● THE PROBLEM
Out of the lines in this data, how many include "that"? Give the number and nothing else.

┄┄┄┄┄┄

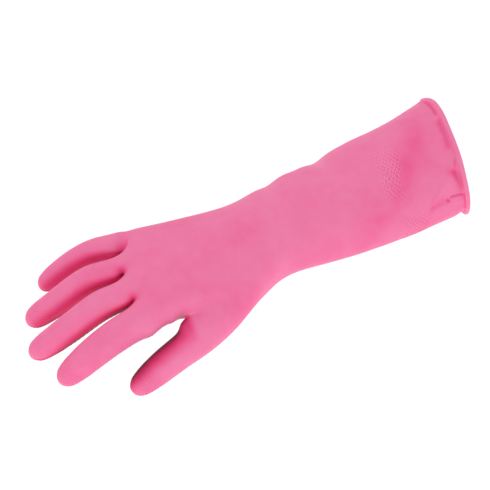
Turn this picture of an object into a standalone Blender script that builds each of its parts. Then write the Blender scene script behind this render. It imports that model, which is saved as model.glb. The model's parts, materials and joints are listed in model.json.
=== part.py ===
"""Household rubber glove for the right hand, lying palm side down with its fingers a little curled.

The glove is one dipped latex skin with a bonded flock lining and a rolled bead round its cuff. Here
the skin is divided wherever it flexes: stiff lengths that keep their shape, and flexing bands that
bridge them. Every stiff length has its own piece of lining.

+X runs along the arm to the cuff, the fingers point to -X, the thumb is on the -Y side, +Z is up.
Every table below is in millimetres and degrees. MM turns its lengths into metres.
"""

import math

import bmesh
import bpy
import numpy as np
from mathutils import Vector

MM = 0.001

# Thicknesses and clearances
SKIN = 0.6
LINING = 0.3
LINING_CLEARANCE = 0.3
CUT_GAP = 0.3
FLEX_HALF_WIDTH = 1.2
BEAD_HALF_WIDTH = 2.0
BEAD_HALF_HEIGHT = 1.2
BEAD_SIDES = 8

# The arm and palm, ring by ring from the cuff to the roots of the fingers. Each ring is a rounded
# oval: its centre x, y, z, its half width and half height, the power of its curve (2 is an ellipse),
# its slant in plan, its lean towards the fingers, and how far the thumb's side is opened above and
# below for the thumb's root.
RINGS = (
    (139.4, 8.4, 28.0, 48.0, 30.0, 2.0, -12, 9, 0, 0),
    (132.5, 7.7, 27.2, 46.5, 29.5, 2.0, -10, 7, 0, 0),
    (117, 6.2, 26.0, 45.2, 28.5, 2.0, -7, 3, 0, 0),
    (96, 4.1, 25.5, 44.0, 28.0, 2.0, -4, 0, 0, 0),
    (72, 3.0, 25.0, 42.7, 27.5, 2.0, -2, 0, 0, 0),
    (48, 1.6, 24.5, 39.9, 27.0, 2.0, 0, 0, 0, 0),
    (24, 0.8, 24.5, 37.2, 25.5, 2.0, 0, 0, 0, 0),
    (0, 1.0, 25.0, 33.6, 23.5, 2.1, 0, 0, 0, 0),
    (-18, -4.2, 27.0, 33.6, 21.5, 2.2, 0, 0, 4, 6),
    (-36, -11.4, 28.2, 40.8, 20.0, 2.3, 0, 0, 10, 24),
    (-60, -7.2, 29.6, 38.8, 18.6, 2.4, 0, 0, 12, 34),
    (-84, -4.0, 31.4, 38.2, 17.0, 2.5, 0, 0, 6, 16),
    (-97, 0.2, 32.4, 36.0, 16.0, 2.6, 0, 0, 0, 4),
)
COLUMNS = 9
RING_FIRST_ANGLE = 170
RING_STEP = 20
THUMB_OPENING_SHARE = (1.0, 0.6, 0.25, 0, 0, 0, 0, 0, 0)
THUMB_RINGS = (9, 10, 11)

# Each finger: its centre line from root to tip, the radius at each of those points, and how far
# past its root the knuckle bends.
FINGERS = {
    "index": {
        "line": ((-111, -31.5, 33.5), (-140, -37.6, 29.8), (-155.7, -38.4, 20.8), (-167, -37.1, 9.4)),
        "radii": (12.5, 10.7, 10.3, 8.6),
        "knuckle": 10,
    },
    "middle": {
        "line": ((-111, -5.5, 35.5), (-141, -12.6, 31.8), (-161.7, -13.4, 20.8), (-177.2, -10.9, 9.2)),
        "radii": (11, 10, 9.8, 8.4),
        "knuckle": 10.5,
    },
    "ring": {
        "line": ((-108, 15, 33.5), (-135.5, 14, 28.8), (-154.2, 13.3, 18.9), (-170.1, 14.7, 8.9)),
        "radii": (10.5, 9.6, 9.5, 8.5),
        "knuckle": 9.5,
    },
    "little": {
        "line": ((-99, 32.5, 30), (-122, 37.6, 25.8), (-139.2, 39.8, 16.7), (-153.4, 39.5, 7.9)),
        "radii": (9.5, 8.7, 8.7, 7.6),
        "knuckle": 8.5,
    },
}
FINGER_ORDER = ("index", "middle", "ring", "little")
ROOT_CROWN = 1.15
ROOT_EDGE = 0.62
ROOT_WEB = 0.8
THUMB_LINE = ((-66, -49.3, 22), (-81, -53.6, 19.5), (-97, -57.3, 16.5), (-111, -59.8, 12.8), (-125, -63.4, 8.9))
THUMB_RADII = (14.2, 12.4, 10.8, 10.6, 8.8)
THUMB_ROOT_DIRECTION = (-0.6, -0.78, -0.18)
THUMB_ROOT_SIDE = (-0.8, 0.6, 0.1)
THUMB_SIDE = (-0.3, 1.0, 0.12)
THUMB_PAD = (0, 0.8, -0.6)
DIGIT_ANGLES = (150, 90, 30, -30, -90, -150)
DIGIT_STEP = 60
TIP_STEPS = ((0.8, 0.78), (1.24, 0.33))

# Where the wrist and the thumb bend, and every bend's travel: towards the palm, and away from it.
WRIST_DEVIATION_AT = (22, -1, 25)
WRIST_FLEXION_AT = (-14, -4, 26.5)
THUMB_KNUCKLE_AT = (-94, -56.6, 17)
THUMB_END_AT = (-113, -60.3, 12.4)
DEVIATION = 15
WRIST_DOWN, WRIST_UP = 45, 35
KNUCKLE_DOWN, KNUCKLE_UP = 50, 10
MIDDLE_DOWN, END_DOWN = 60, 36
THUMB_IN, THUMB_OUT = 30, 12
THUMB_END_IN = 50
WRIST_REACH = 60
DIGIT_REACH = 21
SNAP = 0.1

PINK = (0.80, 0.17, 0.34, 1)
DEEP_PINK = (0.72, 0.13, 0.29, 1)
PALE_LINING = (0.86, 0.55, 0.63, 1)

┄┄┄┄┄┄

● SOLUTION FOR THIS PROBLEM
2